Additionally, functional fitness competitions provide participants with tangible goals that can improve motivation and adherence to exercise programs. Training with a specific event in mind often increases consistency, accountability, and long-term engagement in fitness.
The community aspect also plays a significant role. Many participants are drawn to the camaraderie, teamwork, and shared sense of accomplishment associated with these events. Even individual competitions often foster strong social connections among athletes and coaches.
The Role of Certified Fitness Professionals
As interest in functional fitness grows, certified fitness professionals are increasingly working with clients who want to prepare for competitions safely and effectively. Coaches should understand not only exercise technique and program design, but also recovery strategies, movement quality, and injury prevention principles.
Professionals working with functional fitness athletes should prioritize:
Movement Competency
Before increasing intensity or complexity, clients should demonstrate sound foundational movement patterns. Proper squat mechanics, hip hinge control, shoulder stability, and core strength are essential for both performance and injury reduction.
Progressive Programming
Functional fitness training can place significant demands on the body. Programs should gradually progress volume, intensity, and technical complexity based on the client’s experience level, recovery capacity, and goals.
Energy System Development
Competitions often require athletes to perform across multiple energy systems. Training should include aerobic conditioning, anaerobic intervals, muscular endurance, and recovery-focused sessions to prepare participants for varied event demands.
Mobility and Recovery
Recovery is frequently overlooked in competitive fitness environments. Coaches should educate clients on sleep, hydration, nutrition, stress management, and mobility work to support performance and long-term health.
Exercise Modification and Scaling
Not every client needs advanced gymnastics movements or maximal lifting loads to participate successfully. Effective coaches know how to scale exercises while preserving training intent and maintaining safety.
Teaching Functional Fitness in Small Group Training
Small group training is one of the most effective ways to introduce clients to functional fitness training and prepare them for competition-style workouts. These programs typically combine individualized coaching with the energy and motivation of a group environment, making them appealing for both fitness professionals and participants.

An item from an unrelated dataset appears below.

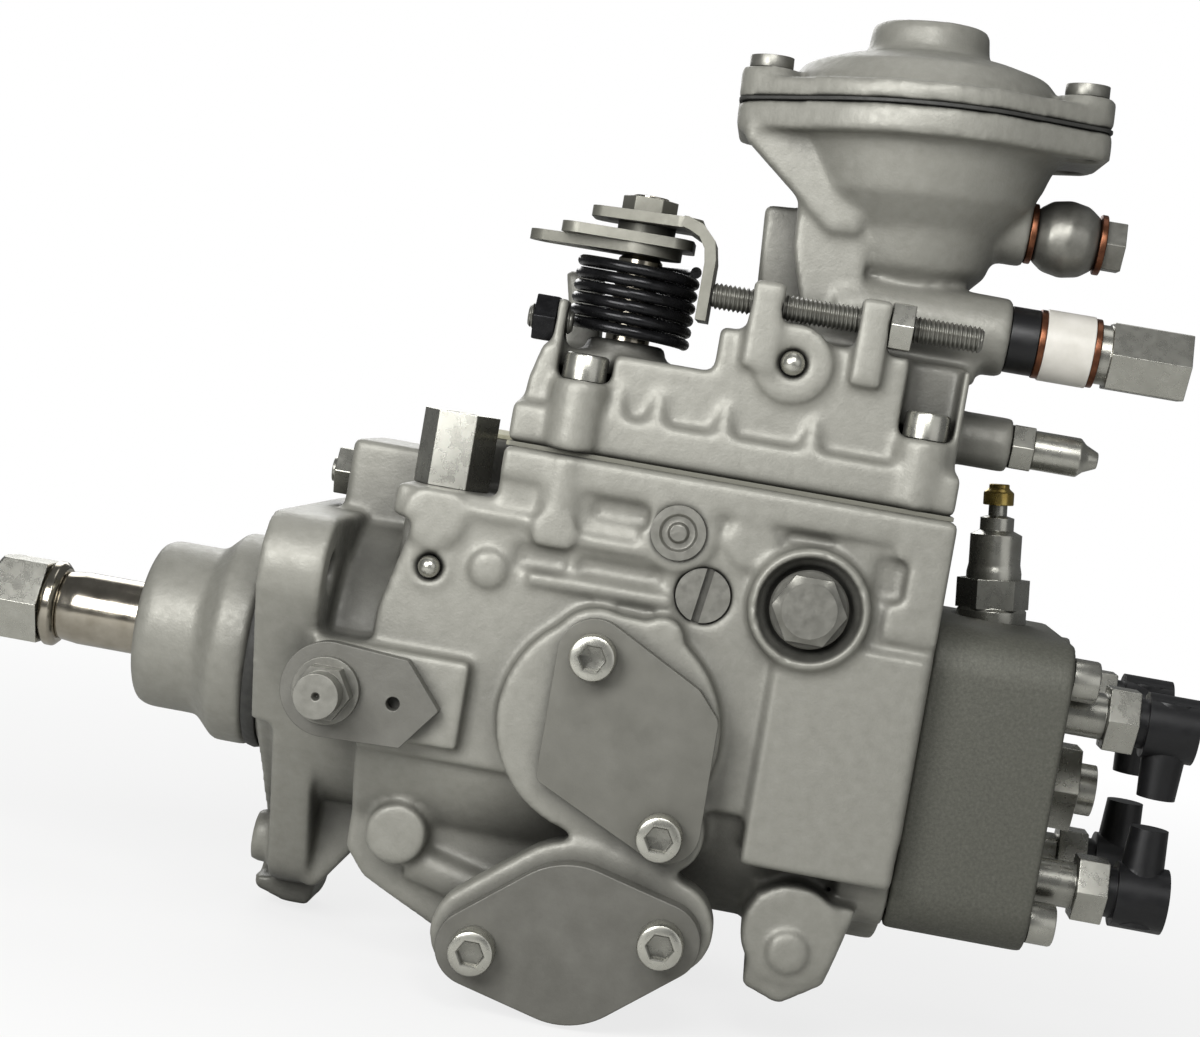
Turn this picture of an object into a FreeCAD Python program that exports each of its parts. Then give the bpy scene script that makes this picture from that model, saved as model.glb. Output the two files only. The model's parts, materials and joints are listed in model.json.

For instructors, small group training allows for greater coaching attention than large classes while still fostering accountability, camaraderie, and community. Participants often feel more supported and motivated when training alongside others with similar goals, which can improve consistency and long-term adherence.
When designing a small group functional fitness program, coaches should focus on movement quality before workout intensity. Foundational skills such as squatting, hinging, pressing, pulling, carrying, and core stabilization should be taught and reinforced consistently. Proper exercise progressions and regressions are essential, as participants may have varying fitness levels, mobility restrictions, or training backgrounds. NETA’s Small Group Strength Training 3-hour continuing education workshop provides a great foundation for programming and coaching small group sessions.
Considerations and Risks
While functional fitness competitions can be highly motivating, they also carry potential risks if training is poorly structured or technique is neglected. High training volumes, inadequate recovery, and pressure to perform advanced movements prematurely may increase the likelihood of overtraining or injury.
Fitness professionals should encourage clients to focus on long-term development rather than short-term performance outcomes. Emphasizing proper mechanics, gradual progression, and individualized programming helps create a safer and more sustainable training experience.
Final Thoughts
Functional fitness competitions represent more than a fitness trend—they reflect a growing interest in versatile, performance-based training that challenges both body and mind. For fitness professionals, understanding the demands and benefits of these competitions can help expand coaching capabilities and improve client outcomes.
Whether working with competitive athletes or general population clients, trainers who apply sound programming principles, emphasize movement quality, and prioritize long-term health can help participants enjoy the many benefits functional fitness training has to offer.